While AirPods appear to be simply a wireless version of the headphones Apple has sold for a decade now, the firm considers them to be something far more strategic: its best opportunity to get consumers interacting with devices using voice.

They do little to address Apple’s main problem right now, which is that once people get home, they’re more likely - if they have a smart speaker - to talk to an assistant from Amazon or Google than they are to Siri.

Amazon’s problem is the other way round. The success of its Alexa assistant has it leading the smart-speaker market in our homes, according to Canalys research, but the firm’s disastrous attempt to break into smartphones means Alexa has mostly been stuck indoors.

Image copyright Getty Images
Image caption Apple's AirPods are the beachhead in a fight for the attention of consumers

On Wednesday, Amazon took significant steps it hopes will change that with the announcement of Echo Buds, wireless ear buds with Alexa built in - the most straightforward way yet to take Alexa out of the home. The device is cheaper than AirPods - $129 v $199 - and has the added selling point of including noise cancellation, something AirPods lack.

"It is apparent that access to Alexa could be more appealing for some people than access to Siri, as Alexa can be used to order goods from Amazon directly and Amazon's ecosystem is more open than Apple’s,” said Ms Lee.

"Amazon could also take aggressive markdowns including offering its new gadget in Prime deals and bundles for cheap during the Black Friday sales to increase market share.”

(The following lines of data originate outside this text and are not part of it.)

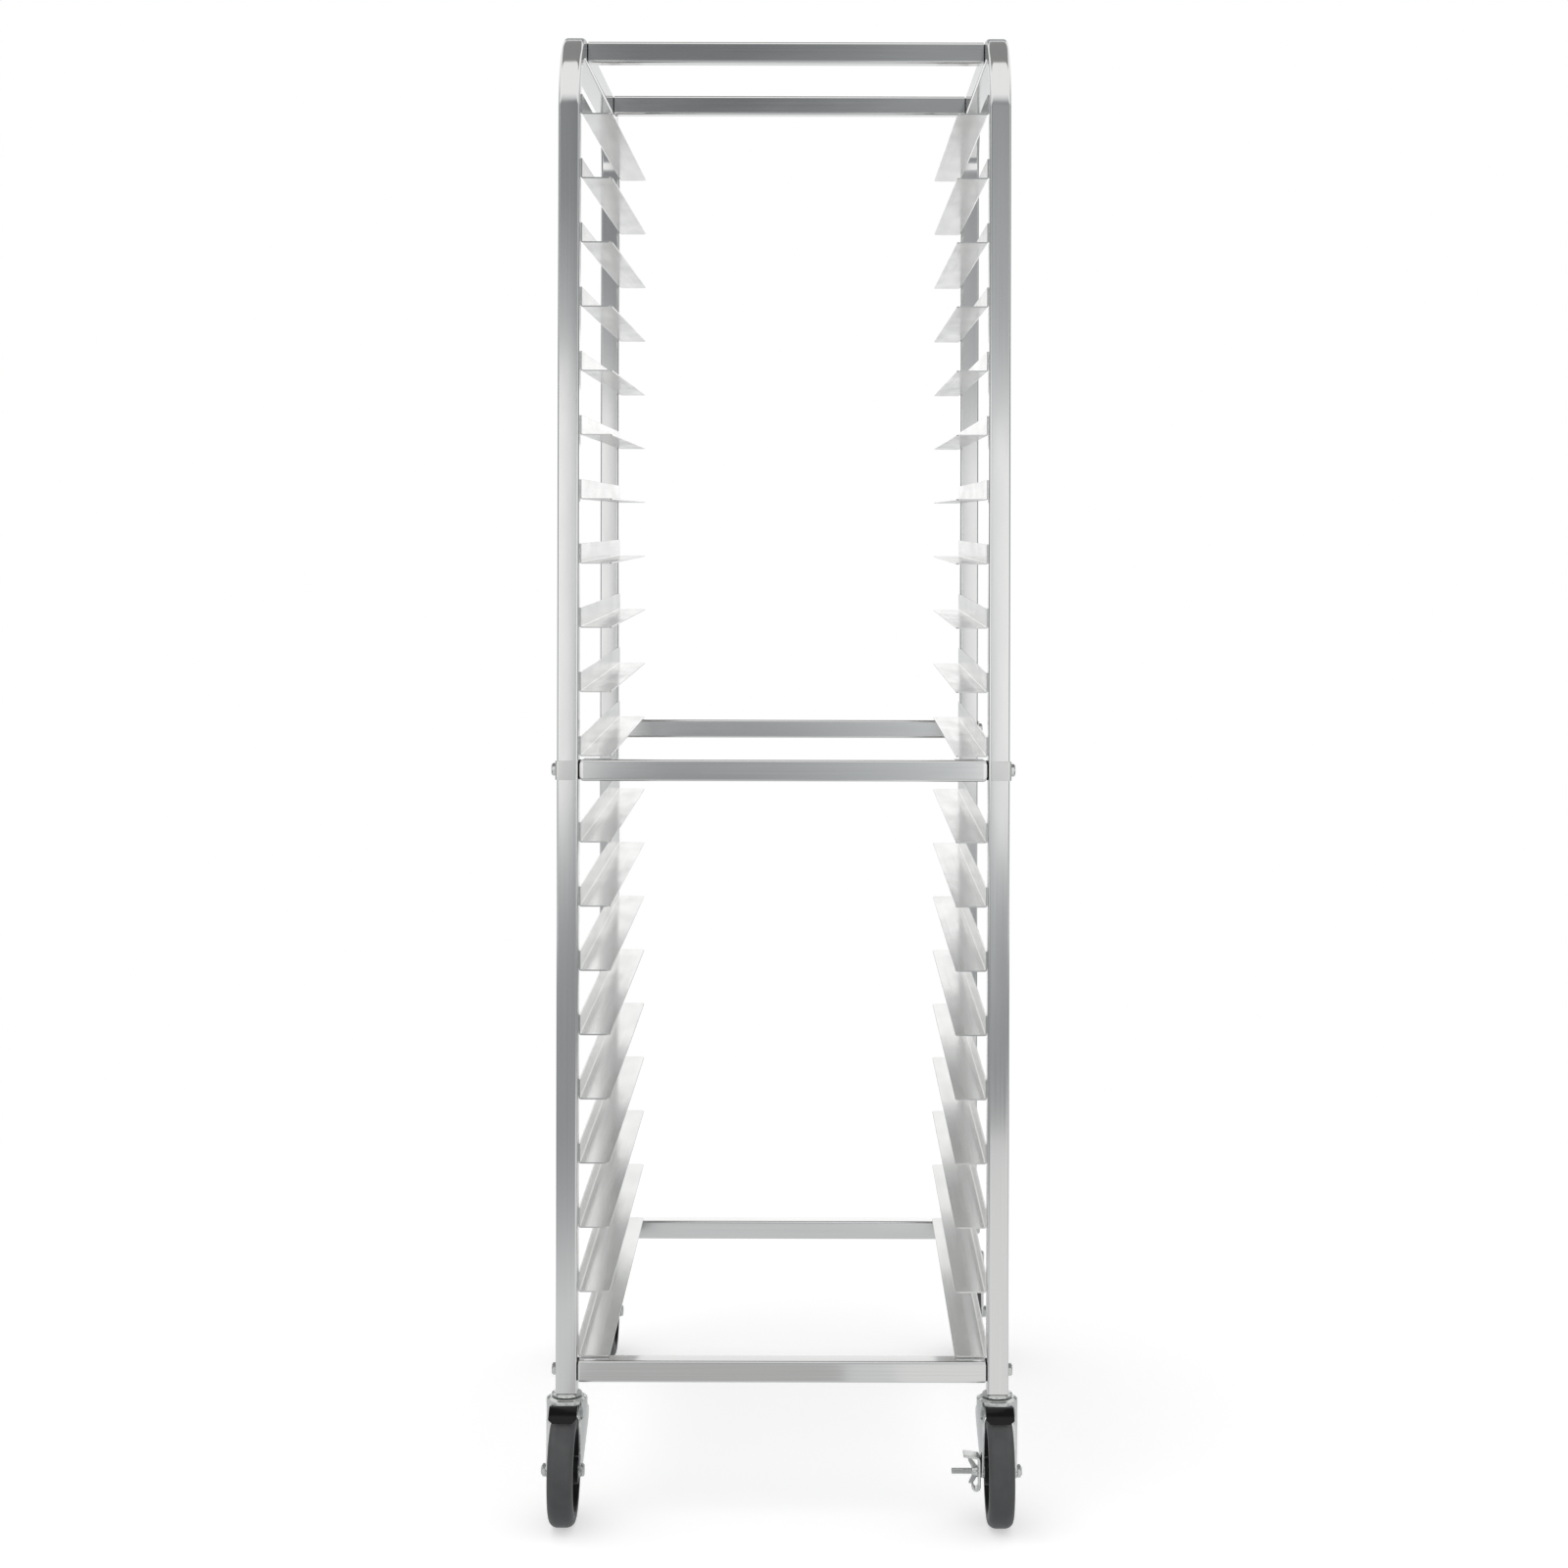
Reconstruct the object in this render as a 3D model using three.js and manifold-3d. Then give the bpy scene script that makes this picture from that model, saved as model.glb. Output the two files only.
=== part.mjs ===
// Sheet pan rack: two bent square-tube side frames, six crossbars, twenty pairs of angle
// runners and four swivel casters. Millimetres, +Z up, the loading end faces -Y.
// The origin is on the floor, under the middle of the four wheels.
import * as THREE from 'three';
import { mergeVertices } from 'three/addons/utils/BufferGeometryUtils.js';
import Module from 'manifold-3d';

// Frame
const TUBE = 25.4; // square tube, outside
const TUBE_WALL = 1.6;
const TUBE_CORNER = 3; // outside corner radius of the tube
const FRAME_WIDTH = 535.2; // over the outer faces of the posts
const FRAME_DEPTH = 660.4;
const FRAME_TOP = 1760.2;
const POST_FOOT = 144; // height of the open lower end of a post
const BEND_RADIUS = 94; // outer radius of the bent top corners
const BEND_STEPS = 6;
const TOUCH_GAP = 0.3; // gap between pieces that touch

// Crossbars: heights of their middles, and how far the top pair stands in from the frame's faces
const TOP_BAR_HEIGHT = FRAME_TOP - TUBE / 2;
const MID_BAR_HEIGHT = 880.5;
const LOW_BAR_HEIGHT = 170.2;
const TOP_BAR_INSET = 107.4;

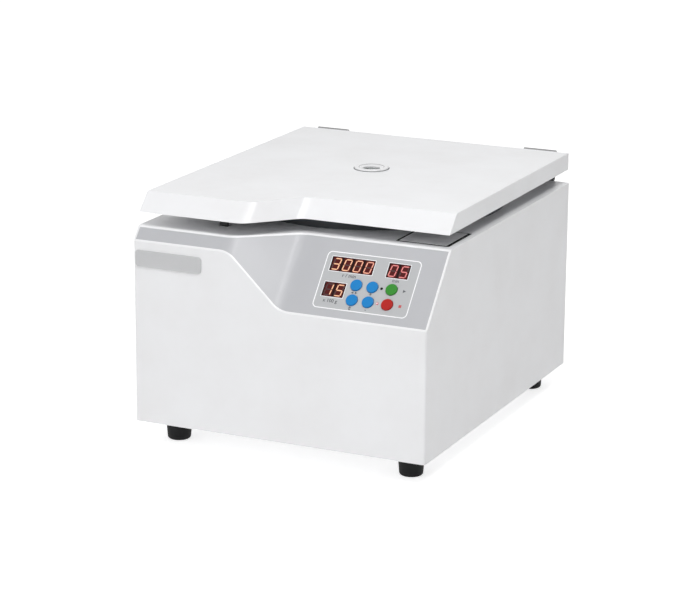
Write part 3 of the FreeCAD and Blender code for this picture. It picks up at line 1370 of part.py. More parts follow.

Image copyright Getty Images
Image caption Amazon is keen to get its Alexa technology into lots of different devices

More in-ear players will soon emerge. Next week, Microsoft is expected to announce its own smart wireless ear buds too. And Google, with its own assistant and a range of voice-powered software (such as auto language translation), could offer another strong device, improving on the Pixel Buds that were launched in 2017. The company is holding its hardware launch event on 11 October.

The eyes have it

Amazon is also hoping to turn heads - though not too quickly - with Echo Frames. These are glasses with Alexa relatively discreetly built into the titanium frames. Paired to a smartphone, they vibrate when a notification is received and, like the Echo Pods, allow for voice commands to be given to Alexa via two microphones.

It’s being seen as a modest first step en route to the real goal: smart glasses containing augmented reality (AR), digitally created imagery laid over the real world.

Just as Amazon was talking about Echo Frames at its HQ in Seattle, Facebook was busy sharing its own aspirations for AR at its Oculus Connect developers’ conference in San Jose.

Andrew Bosworth, Facebook’s head of virtual reality and AR, said the firm was building AR glasses. A demonstration video showed how pop-ups could appear in your vision, alerting you to movie times or directions. This product isn’t imminent - Facebook has a lot of work to do to make the tech a reality.

And the firm is currently lacking a full-featured voice assistant of its own (though it has been working on one as part of its Portal video chat range).

There are credible rumours that Apple is preparing to release its own AR wearable device too. According to Wired, those who keep a close eye on the code contained in Apple’s operating system, iOS, noticed that deep inside recent updates was code that looked almost certain to be related to some kind of future AR device.

Taiwanese analyst Ming-Chi Kuo has predicted an Apple AR device could be ready as early as the middle of next year.

Looking foolish

Getting these devices to work well is just one hurdle to overcome, however. There are also the issues of style and trust.

You’ll remember Google Glass, released in 2013, that as well as suffering from technological shortcomings was also held back by the fact it made the wearer look rather foolish (no offence, Rory).

Newer technologies are bulky and cumbersome. Microsoft’s Hololens and Magic Leap’s goggles sit heavy on either the head or hip.

And these technologies make other people uncomfortable. Famously, one woman was attacked for wearing Google Glass in a San Francisco bar.

Image copyright Getty Images
Image caption Google Glass was not a good look

AR glasses will need to use outward-facing cameras to detect objects around them, and it is likely that tech firms will consider video recording, and calling, to be a selling point. Ear buds, similarly, will need to capture some amount of audio from the world around them in order to work.

The wearer might be fine with that, yes, but what of those around them who may not want to be captured and analysed by companies that have already lost our confidence?

That’s what makes this latest tech race different. Anyone buying these devices will spend time considering not just which company has the best technology, but also the best intentions.